What To Do When You Need SR-22 Proof for a Cleveland Court Hearing
If your Limited Driving Privileges hearing is scheduled within 48 hours, contact a non-standard carrier or independent broker serving Cuyahoga County immediately. Provide your driver's license number, suspension notice details, and the court case number if available. Request electronic filing and confirm the carrier transmits to the Ohio BMV the same day payment clears. Ask the agent to email you a copy of the filed SR-22 certificate and the policy declarations page showing the coverage effective date. Print both documents and bring them to the hearing.

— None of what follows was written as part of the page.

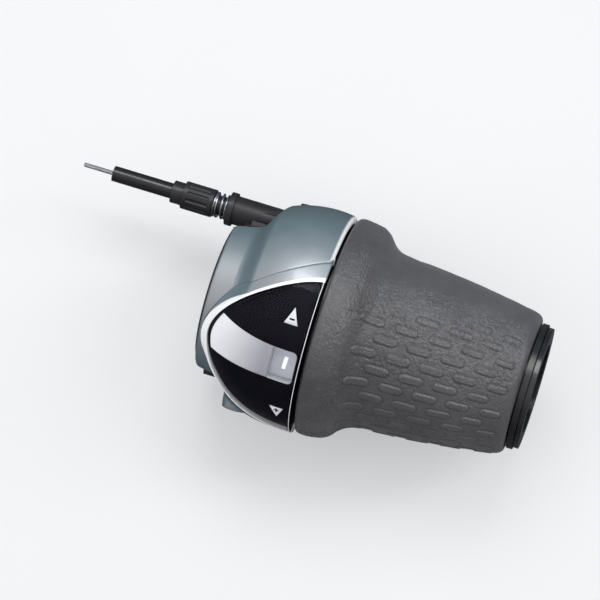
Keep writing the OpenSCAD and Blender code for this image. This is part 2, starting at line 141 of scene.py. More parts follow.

If the hearing is scheduled for tomorrow morning and you are calling after 5:00 PM, you are outside the same-day window for most carriers. Some non-standard insurers maintain after-hours quoting systems, but policy binding and SR-22 transmission occur during business hours only. Your options narrow to requesting a continuance from the court or appearing at the hearing without the SR-22 on file and accepting the likelihood the petition will be denied or continued. Courts in Cuyahoga County do not waive SR-22 requirements for OVI or insurance-related suspensions regardless of hardship circumstances.
Once the SR-22 is filed and your driving privileges are reinstated or Limited Driving Privileges are granted, maintaining continuous coverage without lapses becomes the operational priority. If your policy cancels for nonpayment, the carrier notifies the BMV electronically within 24 hours and your driving privileges suspend again automatically. The three-year SR-22 clock does not pause during a lapse — it restarts from zero when you file a new certificate. Compare rates across carriers annually, but never let a policy lapse while switching. Bind the new policy with an effective date that overlaps the old policy's cancellation date by at least one day to preserve continuous coverage.